As Gordon Brown prepares to become prime minister he is presented with at least two examples of administrative catastrophe that owe nothing to the fickle finger of fate. They are the purest exemplars of ministerial ineptness.
From June 1 you will by law not be allowed to sell a residential property — not even to test the market — without obtaining and paying for a home information pack (or HIP). In part, this consists of obtaining in advance legal documents that you would have needed to produce in any case, although until now you could save the expense until a sale was in prospect.
But another part of the pack is new — an energy report. Apparently it will be of the most banal sort, mainly recording things such as whether the loft is insulated and the windows double-glazed. The report will save not an ounce of carbon emissions. Even so, it is highly doubtful whether the government will have enough qualified inspectors by next month. So there is a prospect that sellers will be enraged and that disorder will grip the market.
It is no consolation that the government’s original plan was worse. It wanted the central element in the pack to be a home condition report. For a serious sum of money the prospective seller would have been forced to commission a survey document ranking the state of the property as good, moderate or poor. Ministers seemed unperturbed that citizens would be required to buy a bit of paper that could make their property impossible to sell.

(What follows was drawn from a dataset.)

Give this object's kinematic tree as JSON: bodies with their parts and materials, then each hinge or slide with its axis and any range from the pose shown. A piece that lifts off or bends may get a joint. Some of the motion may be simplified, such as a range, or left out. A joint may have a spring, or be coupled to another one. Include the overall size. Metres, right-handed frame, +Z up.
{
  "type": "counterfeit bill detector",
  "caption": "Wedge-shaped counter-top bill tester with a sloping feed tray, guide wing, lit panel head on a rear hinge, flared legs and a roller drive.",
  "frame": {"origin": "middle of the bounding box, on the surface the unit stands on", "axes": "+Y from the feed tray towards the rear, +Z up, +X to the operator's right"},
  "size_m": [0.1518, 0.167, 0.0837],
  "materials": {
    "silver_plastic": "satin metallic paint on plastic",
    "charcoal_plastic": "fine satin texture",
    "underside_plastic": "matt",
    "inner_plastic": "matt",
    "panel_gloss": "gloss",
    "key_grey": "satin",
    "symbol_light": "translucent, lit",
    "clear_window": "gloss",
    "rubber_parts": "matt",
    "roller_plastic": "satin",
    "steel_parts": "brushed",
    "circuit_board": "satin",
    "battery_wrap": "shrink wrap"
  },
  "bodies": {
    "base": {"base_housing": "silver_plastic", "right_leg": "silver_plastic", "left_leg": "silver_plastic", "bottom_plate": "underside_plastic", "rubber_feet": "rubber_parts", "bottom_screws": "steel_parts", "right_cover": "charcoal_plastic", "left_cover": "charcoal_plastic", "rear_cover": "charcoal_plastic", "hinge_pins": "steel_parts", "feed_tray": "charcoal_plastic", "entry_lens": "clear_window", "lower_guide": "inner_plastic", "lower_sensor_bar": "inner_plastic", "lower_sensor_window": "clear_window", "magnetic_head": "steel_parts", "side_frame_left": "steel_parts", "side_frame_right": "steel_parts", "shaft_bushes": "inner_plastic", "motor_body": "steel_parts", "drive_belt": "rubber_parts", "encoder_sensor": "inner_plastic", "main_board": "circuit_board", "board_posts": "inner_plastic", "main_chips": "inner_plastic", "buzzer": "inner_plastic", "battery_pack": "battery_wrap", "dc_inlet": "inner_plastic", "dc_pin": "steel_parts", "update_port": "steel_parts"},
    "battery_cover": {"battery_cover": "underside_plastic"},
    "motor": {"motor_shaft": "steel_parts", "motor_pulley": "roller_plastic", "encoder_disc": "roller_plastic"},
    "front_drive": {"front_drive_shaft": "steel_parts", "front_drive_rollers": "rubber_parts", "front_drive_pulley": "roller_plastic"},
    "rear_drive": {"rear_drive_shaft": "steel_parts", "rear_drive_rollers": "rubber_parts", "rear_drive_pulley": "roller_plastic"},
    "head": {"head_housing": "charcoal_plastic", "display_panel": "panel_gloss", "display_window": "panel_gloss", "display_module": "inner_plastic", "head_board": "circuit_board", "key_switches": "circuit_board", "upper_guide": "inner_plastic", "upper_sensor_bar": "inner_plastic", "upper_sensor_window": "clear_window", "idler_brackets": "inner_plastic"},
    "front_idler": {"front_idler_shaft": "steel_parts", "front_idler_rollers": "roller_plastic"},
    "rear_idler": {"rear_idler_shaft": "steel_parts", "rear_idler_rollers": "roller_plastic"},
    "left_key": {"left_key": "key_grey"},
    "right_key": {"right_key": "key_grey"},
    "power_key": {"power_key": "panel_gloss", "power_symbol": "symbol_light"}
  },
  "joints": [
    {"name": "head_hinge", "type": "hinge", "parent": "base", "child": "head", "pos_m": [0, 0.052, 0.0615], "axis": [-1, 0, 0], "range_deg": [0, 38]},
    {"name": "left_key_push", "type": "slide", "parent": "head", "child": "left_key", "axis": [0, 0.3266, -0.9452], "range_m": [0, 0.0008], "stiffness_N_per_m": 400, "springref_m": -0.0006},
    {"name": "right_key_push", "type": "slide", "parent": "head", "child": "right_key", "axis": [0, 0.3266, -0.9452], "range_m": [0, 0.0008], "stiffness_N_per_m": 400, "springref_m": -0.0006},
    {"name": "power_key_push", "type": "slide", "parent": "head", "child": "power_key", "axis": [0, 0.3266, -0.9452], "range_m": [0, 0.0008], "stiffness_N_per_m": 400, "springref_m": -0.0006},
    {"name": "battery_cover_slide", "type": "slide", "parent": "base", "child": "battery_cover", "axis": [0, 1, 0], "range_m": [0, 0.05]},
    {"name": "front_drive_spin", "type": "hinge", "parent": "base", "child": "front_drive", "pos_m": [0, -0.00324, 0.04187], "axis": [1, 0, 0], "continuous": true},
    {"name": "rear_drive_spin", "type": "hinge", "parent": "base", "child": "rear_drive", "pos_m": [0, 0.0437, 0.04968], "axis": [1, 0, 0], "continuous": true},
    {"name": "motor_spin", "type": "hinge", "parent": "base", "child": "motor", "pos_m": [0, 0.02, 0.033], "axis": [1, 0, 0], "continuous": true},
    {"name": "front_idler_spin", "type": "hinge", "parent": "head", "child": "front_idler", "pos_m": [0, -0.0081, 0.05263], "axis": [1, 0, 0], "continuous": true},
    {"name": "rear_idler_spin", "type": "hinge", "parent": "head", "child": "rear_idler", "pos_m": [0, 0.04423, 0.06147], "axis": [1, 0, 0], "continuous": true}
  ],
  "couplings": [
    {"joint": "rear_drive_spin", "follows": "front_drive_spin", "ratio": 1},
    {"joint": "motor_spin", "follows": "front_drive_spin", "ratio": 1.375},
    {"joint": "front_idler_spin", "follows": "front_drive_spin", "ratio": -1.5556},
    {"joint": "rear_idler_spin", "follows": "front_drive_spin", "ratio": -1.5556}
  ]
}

Of course, no sensible buyer would take that certificate on trust, and so would probably buy another survey, thus duplicating the work and cost.
The home condition report idea fell by the wayside not because ministers saw that it was foolish but because they failed to train enough home condition inspectors (even though for months they had claimed that everything was on track).
The HIP saga repeats some of the milestones of the poll tax debacle. The idea that a house seller should produce something equivalent to the MoT certificate for a car is superficially attractive, as was the concept that everyone should make some contribution to local taxation.
The job of civil servants is continually to serve up policy options, since politicians on the whole have few ideas of their own. It is the minister’s role to be sceptical, to foresee practical and political problems and to understand the risk-to-reward ratio. Thus a form of HIP plan was rejected by the Tories when they were in power (but they tumbled headfirst into the poll tax imbroglio, which was far worse).
Another common feature of HIPs and the poll tax is that the ministers in charge changed frequently so that everyone can blame a predecessor and nobody feels responsible.
What is hard to explain is why, when disaster looms, ministers usually prefer to gallop on into the valley of political death rather than turn round. Often they are more afraid of appearing inconsistent than of proving that they are incompetent. Yet when the government abandoned home condition reports it was only mildly embarrassing. At that stage, few — outside vested interests and the trade press — were even aware of the issue. For just a tiny extra bit of humiliation, ministers could safely have junked the whole HIP idea then.
With luck that they do not deserve, at the eleventh hour a possible rescue has emerged. The Royal Institution of Chartered Surveyors has brought a court action against the government to prevent it implementing the scheme. If ministers had any sense they would heave a sigh of relief, drop the ill-fated policy and save face by denouncing the courts for their intervention. Instead they are fighting to save HIPs from euthanasia. They soldier on with a scheme that has no upside and serious political risk.